As the third period progressed, South Carolina gradually asserted itself until, with about five minutes left in regulation, it was in complete control. The Stingrays outshot Colorado 8-7 in the frame, but even that is deceiving; most of the Eagles' shots came as they frantically tried to equalize in the final seconds.
Colorado's Cam Maclise took an interference minor 15:18 into the third, and during the ensuing power play South Carolina set up an attack in the Eagles' zone that paid off moments after the penalty expired.
Scott McParland snuck backdoor and buried a feed from Derek Arnold to put the Stingrays up 2-1 with less than four minutes left in the third period, stunning the raucous crowd to silence.
The Eagles pulled Hafner with 1:30 left and fired on net with abandon. Their slap shots thudded wide and South Carolina stayed tight in front of the goal to prevent anything from sneaking through. The Stingrays almost — almost — did it.
Colorado kept its attack up as the clock ticked inside 30 seconds, 15 seconds, 10 seconds. Register blindly slid one toward the net that somewhere in a mass of bodies deflected off Garbowsky and slid past Milner with 2.5 seconds left.
"I don't know (how it went in)," Register said. "Honestly, at the end of the day it really doesn't matter."
Said Garbowsky: "It was just a mad scramble. I don't know if it was five-hole or what."
The elated Eagles ate Clif Bars and peanut butter and jelly sandwiches between the third period and overtime to try to refuel. Mostly, though, teams looked exhausted throughout the first overtime. Colorado had a chance with a 4-on-2 it couldn't finish, and South Carolina had a 3-on-1 rush with five seconds left that was whistled offside; those were the best chances in the frame.
The Eagles earned their seventh power play of the game halfway through the second overtime. Their previous six brought chances but no conversions against the Stingrays' 87.8 percent penalty kill.
"They're disciplined in the zone," Register said of what makes South Carolina's special teams so hard to score on. "They're not running around, not chasing. They're getting into areas and blocking shots."
This power play didn't even last 30 seconds. Register, the highest-scoring defenseman in these ECHL playoffs, took a pass from Jake Marto, the second-highest scoring, at the blue line, hesitated a moment and blasted a slap shot past Milner's shoulder.
"Playing five periods, they're not gonna be as aggressive coming up top," Register said. "I had a little time to kind of move one way or another. It wasn't the hardest shot I put on net, but it found a way through."
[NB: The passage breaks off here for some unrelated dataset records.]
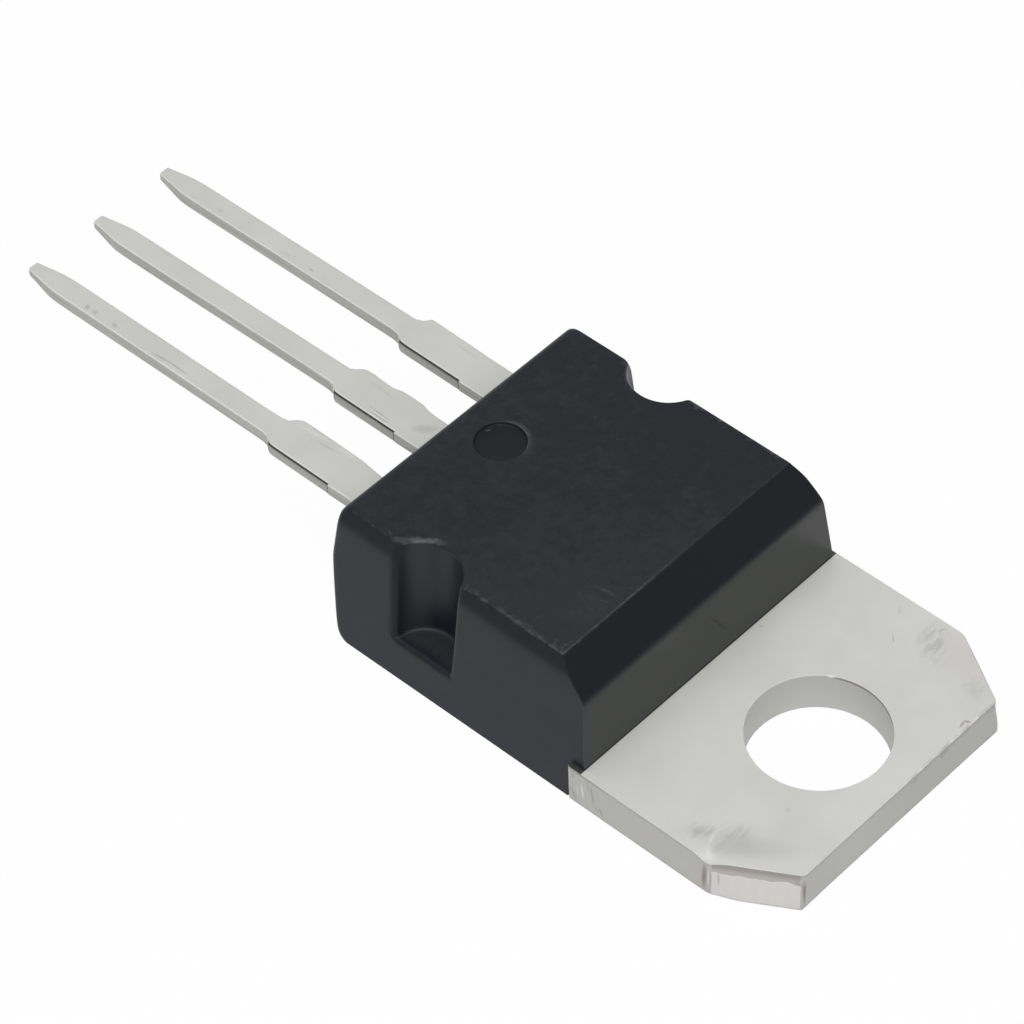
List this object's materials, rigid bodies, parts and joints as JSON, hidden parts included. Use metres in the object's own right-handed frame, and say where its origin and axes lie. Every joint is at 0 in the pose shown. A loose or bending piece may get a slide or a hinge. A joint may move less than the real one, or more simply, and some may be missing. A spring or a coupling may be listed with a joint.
{
  "type": "voltage regulator",
  "caption": "Through-hole power regulator: a black moulded block with a bevelled front and straight flat leads, on a metal tab with a screw hole that carries its heat away.",
  "frame": {"origin": "centre of the mounting hole, on the tab's back plane", "axes": "+Z out of the marking face along the hole's axis, +Y from the leads towards the tab's free end, +X across; the input lead is on the -X side"},
  "size_m": [0.0102, 0.0291, 0.0045],
  "materials": {
    "moulding_compound": "black epoxy, fine matte on top, smoother on the sides and polished on the bevel",
    "tinned_tab": "matte tin plate over copper",
    "tinned_lead": "matte tin plate over copper",
    "silicon": "dark polished silicon",
    "solder": "soft satin solder",
    "bond_wire": "drawn aluminium wire"
  },
  "bodies": {
    "root": {"moulded_body": "moulding_compound", "tab_with_ground_lead": "tinned_tab", "input_lead": "tinned_lead", "output_lead": "tinned_lead", "regulator_die": "silicon", "die_solder": "solder", "input_bond_wire": "bond_wire", "output_bond_wire": "bond_wire", "sense_bond_wire": "bond_wire", "ground_bond_wire": "bond_wire"}
  },
  "joints": []
}
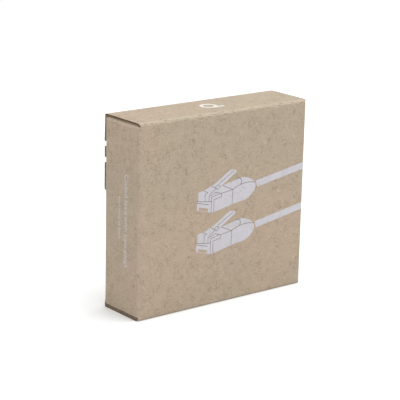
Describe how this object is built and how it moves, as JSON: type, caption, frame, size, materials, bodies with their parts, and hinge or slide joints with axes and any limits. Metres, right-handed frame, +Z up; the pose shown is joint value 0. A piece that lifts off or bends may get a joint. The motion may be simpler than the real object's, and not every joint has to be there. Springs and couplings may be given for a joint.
{
  "type": "cable carton",
  "caption": "Slim upright folded carton of brown fine-flute corrugated board for a coiled network cable, with a hinged lid, a tear strip down the back and printed pictures of network plugs.",
  "frame": {"origin": "centre of the base, on the surface the carton stands on", "axes": "+Z up, +X along the width to the right, -Y out of the printed front wall, +Y out of the back wall with its glued closure flap"},
  "size_m": [0.16, 0.044, 0.15],
  "materials": {
    "board": "matt uncoated brown recycled kraft liner with visible fibres",
    "ink": "matt opaque white ink, one pass, slightly see-through",
    "glue": "pressed hot-melt glue, amber, half clear",
    "tape": "clear polypropylene ripper tape"
  },
  "bodies": {
    "carton": {"front_panel": "board", "left_panel": "board", "right_panel": "board", "back_panel": "board", "seam_flap": "board", "seam_glue": "glue", "bottom_panel": "board", "bottom_flap": "board", "bottom_glue": "glue", "bottom_left_dust_flap": "board", "bottom_right_dust_flap": "board", "glued_flap": "board", "closure_glue": "glue", "upper_plug_print": "ink", "lower_plug_print": "ink"},
    "lid": {"lid_panel": "board", "lid_emblem_print": "ink"},
    "closure_flap": {"closure_flap": "board"},
    "tear_strip": {"tear_strip": "board", "tear_tape": "tape"},
    "left_dust_flap": {"top_left_dust_flap": "board"},
    "right_dust_flap": {"top_right_dust_flap": "board"}
  },
  "joints": [
    {"name": "lid_hinge", "type": "hinge", "parent": "carton", "child": "lid", "pos_m": [0, -0.02136, 0.14941], "axis": [1, 0, 0], "range_deg": [0, 180]},
    {"name": "closure_flap_hinge", "type": "hinge", "parent": "lid", "child": "closure_flap", "pos_m": [0, 0.02141, 0.14941], "axis": [1, 0, 0], "range_deg": [0, 170]},
    {"name": "tear_strip_pull", "type": "slide", "parent": "carton", "child": "tear_strip", "axis": [0, 1, 0], "range_m": [0, 0.03]},
    {"name": "left_dust_flap_hinge", "type": "hinge", "parent": "carton", "child": "left_dust_flap", "pos_m": [-0.07941, 0, 0.14751], "axis": [0, -1, 0], "range_deg": [0, 90]},
    {"name": "right_dust_flap_hinge", "type": "hinge", "parent": "carton", "child": "right_dust_flap", "pos_m": [0.07941, 0, 0.14751], "axis": [0, 1, 0], "range_deg": [0, 90]}
  ],
  "couplings": [
    {"joint": "left_dust_flap_hinge", "follows": "lid_hinge", "ratio": 0.5},
    {"joint": "right_dust_flap_hinge", "follows": "lid_hinge", "ratio": 0.5}
  ]
}
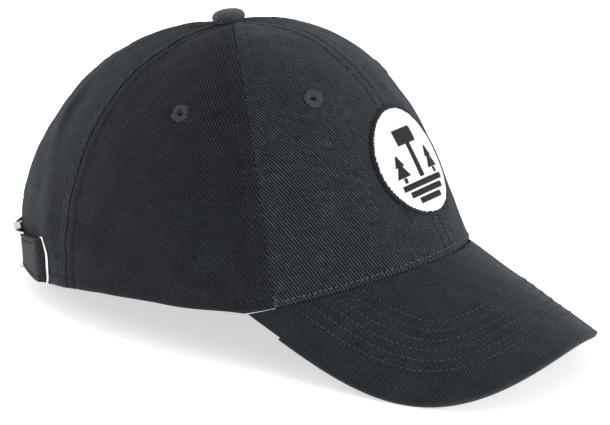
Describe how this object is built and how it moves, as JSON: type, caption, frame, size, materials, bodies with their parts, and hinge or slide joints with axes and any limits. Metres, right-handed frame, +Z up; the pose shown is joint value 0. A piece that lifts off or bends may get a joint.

While the Eagles mobbed Register at the blue line, South Carolina defenseman Wade Epp, who was in the game for all of Colorado's goals, was the last Stingray on the ice. He smashed his stick on the crossbar of the goal, then left it on the ice, splintered and broken, like the victory South Carolina was 2.5 seconds from securing. It may as well have been 10 years.
Colorado Eagles 3, South Carolina Stingrays 2, 2 OT
SC 0 1 1 (0) (0) — 2
COL 1 0 1 (0) (1) — 3
1st Period — COL, Matt Garbowsky (Julien Nantel, Teigan Zahn) 16:11
2nd Period — SC, Scott Tanski (Marcus Perrier, Max Nicastro) 10:14
3rd Period — SC, Scott McParland (Derek Arnold, Olivier Archambault) 17:27; COL, Garbowsky (Matt Register, Casey Pierro-Zabotel) (PP) 19:58
1st OT — No scoring
2nd OT — COL, Register (Jake Marto) 10:52
Shots — SC 34, COL 46.
Saves — SC (Parker Milner) 43, COL (Lukas Hafner) 32.